Considerations and Best Practices
In practical applications, the following points require attention:
- Message counts calculated from offsets include messages that have been committed but not yet acknowledged by consumers
- In scenarios with frequent message production and consumption, obtained message counts represent instantaneous values
- Consider the impact of network latency and cluster status on counting accuracy
- For large-scale clusters, asynchronous offset retrieval is recommended to improve performance
Conclusion
Retrieving message counts in Kafka topics is a common but carefully handled requirement.

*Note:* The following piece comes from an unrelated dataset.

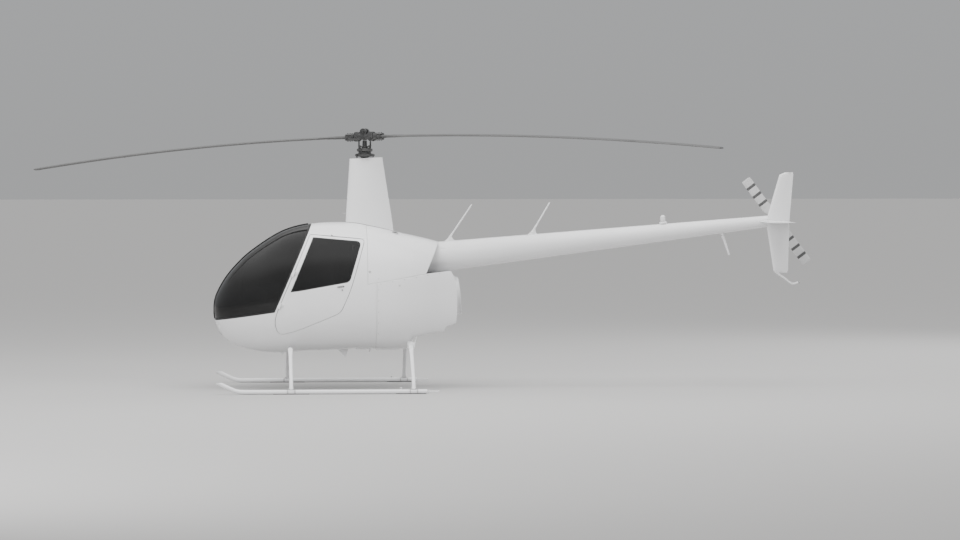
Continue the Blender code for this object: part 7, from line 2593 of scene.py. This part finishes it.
def make_controls():
    """The T-bar cyclic, the collective and both pairs of pedals."""
    post = hose(smooth_path(CYCLIC_POST_LINE, 0.012), 0.014, 20)
    shapes = [post]
    boot = [(0.0, 0.0), (0.06, 0.0), (0.06, 0.004)]
    boot += [(0.052 - 0.0042 * i + (0.004 if i % 2 else 0.0), 0.008 + 0.009 * i)
             for i in range(9)] + [(0.0, 0.082)]
    shapes.append(lathe(boot, (-0.8, 0, 0.4632), (0.17, 0, 1), 32, index=1))
    bar = []
    for side in (-1, 1):
        bar.append(smooth_path([(-0.722, 0, 0.955), (-0.722, side * 0.285, 0.955),
                                (-0.722, side * 0.315, 0.95), (-0.72, side * 0.33, 0.932),
                                (-0.714, side * 0.33, 0.905)], 0.01))
    shapes += [hose(path, 0.0115, 18) for path in bar]
    shapes.append(block((-0.75, -0.026, 0.926), (-0.698, 0.026, 0.972), 0.007, 3))
    shapes.append(lathe(disc(0.0155, -0.034, 0.034), (-0.722, 0, 0.955), (0, 1, 0), 28))
    shapes += [hex_bolt((-0.697, y, 0.949), (1, 0, 0), 0.008, 0.005, index=2)
               for y in (-0.014, 0.014)]
    for side in (-1, 1):
        shapes.append(grip((-0.6995, side * 0.33, 0.838), (-0.19, 0, 1), 0.1))
        shapes.append(lathe(TRIGGER_TURN, (-0.736, side * 0.33, 0.918), (-1, 0, 0.2), 14, index=2))
    place("visual_cyclic", joined(*shapes), "airframe", ["charcoal", "grip", "steel"],
          "charcoal_metal", "cyclic")
    lever = hose(smooth_path([(-0.42, 0, 0.712), (-0.5, 0, 0.72), (-0.57, 0, 0.738)],
                             0.012), 0.01, 18)
    slot = flat_slab(rounded(rectangle(-0.47, -0.018, -0.39, 0.018), 0.012), 0.7004, 0.7034, 0.001)
    place("visual_collective", joined(lever, grip((-0.545, 0, 0.7305), (-0.86, 0, 0.42), 0.104),
                                      tinted(slot, 1)),
          "airframe", ["charcoal", "grip"], "charcoal_metal", "collective")
    for name, side in SIDES:
        shapes = [round_bar((-1.06, side * 0.13, 0.4736), (-1.06, side * 0.245, 0.4736), 0.01, 20)]
        for y in (side * 0.152, side * 0.223):
            arm = smooth_path([(-1.06, y, 0.474), (-1.078, y, 0.53), (-1.1, y, 0.605)], 0.012)
            shapes.append(hose(arm, 0.0075, 16))
            pad = rounded(rectangle(-0.03, -0.031, 0.03, 0.031), 0.008, 4)
            plate = slab(pad, -0.006, 0.006, 0.0015, 2, 1)
            quarter = Matrix.Rotation(math.radians(90.0), 4, "Z")
            at = Matrix.Translation((-1.101, y, 0.6075)) @ quarter
            shapes.append(moved(plate, at))
            for k in range(-3, 4):
                rib = block((-0.026, -0.0075, k * 0.008 - 0.0016),
                            (0.026, -0.0055, k * 0.008 + 0.0016))
                shapes.append(moved(tinted(rib, 1), at))
            shapes.append(lathe(disc(0.0125, -0.008, 0.008), (-1.06, y, 0.477), (0, 1, 0), 24))
        place(f"visual_pedals_{name}", joined(*shapes), "airframe", ["charcoal", "rubber"],
              "charcoal_metal", f"pedals_{name}")


def make_cabin_trim():
    """The seat box's panels, the floor mats and the rear wall's padding."""
    front = -0.62
    shapes = []
    for side in (-1, 1):
        panel = rounded(rectangle(side * 0.06, 0.5, side * 0.33, 0.672), 0.015)
        shapes.append(moved(slab(panel, 0.0, 0.0022, 0.0008), Matrix.Translation((front, 0, 0))
                            @ Matrix.Rotation(math.radians(90.0), 4, "Z")))
    place("seat_base_panels", joined(*shapes), *TRIM)
    points = [(front - 0.0023, y, z) for y in (-0.315, -0.195, -0.075, 0.075, 0.195, 0.315)
              for z in (0.512, 0.66)]
    scatter("seat_base_studs", STUDS, points, [(-1, 0, 0)] * len(points), finish="steel",
            slot="bare_metal", Radius=0.006)
    mats = []
    for side in (-1, 1):
        outline = rounded([(-1.02, side * 0.11), (-0.65, side * 0.11),
                           (-0.65, side * 0.285), (-1.02, side * 0.255)], 0.03)
        mats.append(flat_slab(outline, 0.4626, 0.468, 0.0015))
    place("floor_mats", joined(*mats), "airframe", "rubber", "cabin_trim")
    quilt = []
    for row in range(4):
        for column in range(-3, 4):
            y, z = column * 0.13, 0.8 + row * 0.19
            if abs(y) < 0.45 and z < 1.45:
                quilt.append(block((-0.1425, y - 0.062, z - 0.092),
                                   (-0.1352, y + 0.062, z + 0.092), 0.003, 2))
    place("rear_wall_padding", joined(*quilt), *TRIM)
    for node, finish in (("cabin_floor", "carpet"), ("firewall", "trim"), ("seat_base", "carpet")):
        mesh = bpy.data.objects[node].data
        mesh.materials.clear()
        mesh.materials.append(FINISH[finish])


make_seats()
make_belts()
make_console()
make_bow()
make_controls()
make_cabin_trim()


# Small fittings on the skin

CAP_SPOT = (0.3, 0.15)
PORT_MARKS = ((0.03, 1.199, 0.011), (0.33, 1.06, 0.009))


CAP_RING_TURN = [(0.0, -0.004), (0.046, -0.004), (0.046, 0.0018), (0.044, 0.003), (0.035, 0.0034),
                 (0.0345, 0.001), (0.0, 0.001)]
FUEL_CAP_TURN = [(0.0, 0.0), (0.033, 0.0), (0.033, 0.0045), (0.031, 0.0062), (0.02, 0.0072),
                 (0.0, 0.0072)]


def make_fuel_caps():
    """A flush filler cap on each tank: a ring with its screws, and a turned cap with a latch."""
    x, y = CAP_SPOT
    for name, side in SIDES:
        spot, normal = on_top(x, side * y)
        shapes = [lathe(CAP_RING_TURN, sides=48)]
        cap = lathe(FUEL_CAP_TURN, sides=48, index=1)
        latch = tinted(block((-0.024, -0.006, 0.007), (0.024, 0.006, 0.0125), 0.0022), 1)
        screws = [hex_bolt((0.04 * math.cos(turn), 0.04 * math.sin(turn), 0.003), (0, 0, 1),
                           0.0032, 0.0014, washer=False, index=1) for turn in turns(8)]
        whole = moved(joined(*shapes, cap, latch, *screws), facing(spot, normal))
        place(f"fuel_cap_{name}", whole, "airframe", ["white_satin", "steel"], "white_paint")


def make_skin_details():
    """Studs and rivets along the seams, and the small ports in the skin."""
    for name, side in SIDES:
        points, outs = [], []
        front = [(LOWER_COWL_FRONT_X + 0.018, 0.46), (LOWER_COWL_FRONT_X + 0.018, 1.13)]
        upper = [(LOWER_COWL_FRONT_X + 0.04, cowl_seam_z(0.15) - 0.02),
                 (0.86, cowl_seam_z(0.86) - 0.02)]
        for line, step in ((front, 0.115), (upper, 0.125)):
            more, ways = side_row(line, side, step)
            points += more
            outs += ways
        scatter(f"cowl_studs_{name}", STUDS, points, outs, finish="steel", slot="bare_metal",
                Radius=0.0048, Height=0.001)
        points, outs = [], []
        hull_row = [(-1.47, 0.69), (-0.95, 0.772)]
        tank_row = [(TANK[0][0] + 0.014, 1.25), (TANK[0][0] + 0.014, 1.6)]
        seam_row = [(TANK[0][0] + 0.03, cowl_seam_z(0.03) + 0.016),
                    (0.4, cowl_seam_z(0.4) + 0.016)]
        for line, step in ((hull_row, 0.035), (tank_row, 0.03), (seam_row, 0.03)):
            more, ways = side_row(line, side, step)
            points += more
            outs += ways
        scatter(f"skin_rivets_{name}", RIVETS, points, outs, Radius=0.0024, Height=0.0009)
        ports = []
        for x, z, radius in PORT_MARKS:
            spot, normal = on_side(x, z, side)
            rim = lathe([(radius * 0.55, -0.004), (radius, -0.004), (radius, 0.0008),
                         (radius * 0.85, 0.0018), (radius * 0.55, 0.0012)], sides=28, closed=True)
            ports.append(moved(rim, facing(spot, normal)))
            # The black disc in each port is painted shade, standing in for the dark inside of the
            # hole.
            hole = lathe(disc(radius * 0.54, -0.003, -0.0006), sides=24)
            ports.append(moved(tinted(hole, 1), facing(spot, normal)))
        place(f"skin_ports_{name}", joined(*ports), "airframe", ["steel", "rubber"], "bare_metal")


def make_centre_strip():
    """The outside strip over the windscreen's middle seam."""
    path = []
    for z in np.linspace(0.712, 1.1, 16):
        spot, _, _, _ = BODY_TREE.ray_cast(Vector((-3.0, 0.0, float(z))), Vector((1, 0, 0)))
        if spot is not None:
            path.append(spot + Vector((-0.0006, 0.0, 0.0003)))
    for x in np.linspace(path[-1].x + 0.03, -0.575, 24):
        path.append(on_top(float(x), 0.0, 0.0006)[0])
    strip = hose(smooth_path(path, 0.015), 0.0085, 10, flat=0.16, up=(0, 1, 0))
    place("windscreen_centre_strip", strip, "airframe", "rubber", "charcoal_metal", smooth=60.0)


def make_nose_lamps():
    """Two landing lights, one over the other, flush in the nose."""
    shapes = []
    radius = 0.033
    for z in (0.65, 0.572):
        spot, normal, _, _ = BODY_TREE.ray_cast(Vector((-3.0, 0.0, z)), Vector((1, 0, 0)))
        if normal.x > 0:
            normal = -normal
        lens = [(0.0, -0.01), (radius, -0.01), (radius, 0.0014), (radius - 0.002, 0.0024),
                (radius - 0.0035, 0.001)]
        lens += [(radius * (0.84 - 0.12 * k), 0.0008 + 0.0007 * (k % 2) + 0.0002 * k)
                 for k in range(7)] + [(0.0, 0.0022)]
        shapes.append(moved(lathe(lens, sides=40), facing(spot, normal)))
    place("landing_lights", joined(*shapes), "airframe", "steel", "bare_metal")


make_fuel_caps()
make_skin_details()
make_centre_strip()
make_nose_lamps()


# Floor, light and camera

FLOOR_CORNERS = ((-150, -150), (150, -150), (150, 150), (-150, 150))


def make_stage():
    """A wide pale floor and three soft lamps in pale air."""
    bm = bmesh.new()
    corners = [bm.verts.new((x, y, 0.0)) for x, y in FLOOR_CORNERS]
    bm.faces.new(corners)
    mesh = bpy.data.meshes.new("studio_floor")
    bm.to_mesh(mesh)
    bm.free()
    floor = bpy.data.objects.new("studio_floor", mesh)
    bpy.context.scene.collection.objects.link(floor)
    paper = Finish("studio_paper", grey(0.42, 0.01), 0.9)
    paper.rough(paper.noise(2.0), 0.85, 0.95)
    mesh.materials.append(paper.material)

    def lamp(name, location, target, size, power):
        data = bpy.data.lights.new(name, "AREA")
        data.shape = "RECTANGLE"
        data.size, data.size_y = size
        data.energy = power
        item = bpy.data.objects.new(name, data)
        item.location = location
        aim = Vector(target) - Vector(location)
        item.rotation_euler = aim.to_track_quat("-Z", "Y").to_euler()
        item.visible_glossy = False
        bpy.context.scene.collection.objects.link(item)

    lamp("top_softbox", (0.0, -3.0, 9.0), (0.0, 0.0, 1.0), (13.0, 7.0), 1150.0)
    lamp("front_softbox", (-7.0, -12.0, 5.0), (0.0, 0.0, 1.2), (7.0, 5.0), 1000.0)
    lamp("rear_softbox", (9.0, 7.0, 6.0), (1.0, 0.0, 1.2), (6.0, 5.0), 450.0)
    world = bpy.data.worlds.new("studio_air")
    world.use_nodes = True
    tree = world.node_tree
    background = tree.nodes["Background"]
    background.inputs["Strength"].default_value = 0.58
    place_in_sky = tree.nodes.new("ShaderNodeTexCoord")
    height = tree.nodes.new("ShaderNodeSeparateXYZ")
    tree.links.new(height.inputs[0], place_in_sky.outputs["Generated"])
    blend = tree.nodes.new("ShaderNodeValToRGB")
    tree.links.new(blend.inputs[0], height.outputs["Z"])
    blend.color_ramp.elements[0].position = 0.0
    blend.color_ramp.elements[0].color = (0.72, 0.73, 0.74, 1.0)
    blend.color_ramp.elements[1].position = 0.22
    blend.color_ramp.elements[1].color = (0.86, 0.88, 0.91, 1.0)
    for height_share, value in ((0.5, 1.0), (0.72, 2.6)):
        step = blend.color_ramp.elements.new(height_share)
        step.color = (value, value, value, 1.0)
    tree.links.new(background.inputs["Color"], blend.outputs["Color"])
    bpy.context.scene.world = world


def make_camera():
    data = bpy.data.cameras.new("photo_camera")
    data.lens = 138.42
    data.sensor_width = 36.0
    camera = bpy.data.objects.new("photo_camera", data)
    camera.location = (-1.532 + MAST_X, -37.541, 2.404)
    camera.rotation_euler = (math.pi / 2 - 0.032, 0.0, -0.072)
    data.clip_end = 500.0
    bpy.context.scene.collection.objects.link(camera)
    bpy.context.scene.camera = camera


make_stage()
make_camera()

Through the offset query functionality provided by AdminClient API, relatively accurate calculation of partition message counts can be achieved. However, developers need to fully understand Kafka's streaming characteristics and avoid using message counts as precise business metrics. In practical applications, appropriate methods should be selected based on specific scenarios, considering the balance between performance, accuracy, and real-time requirements.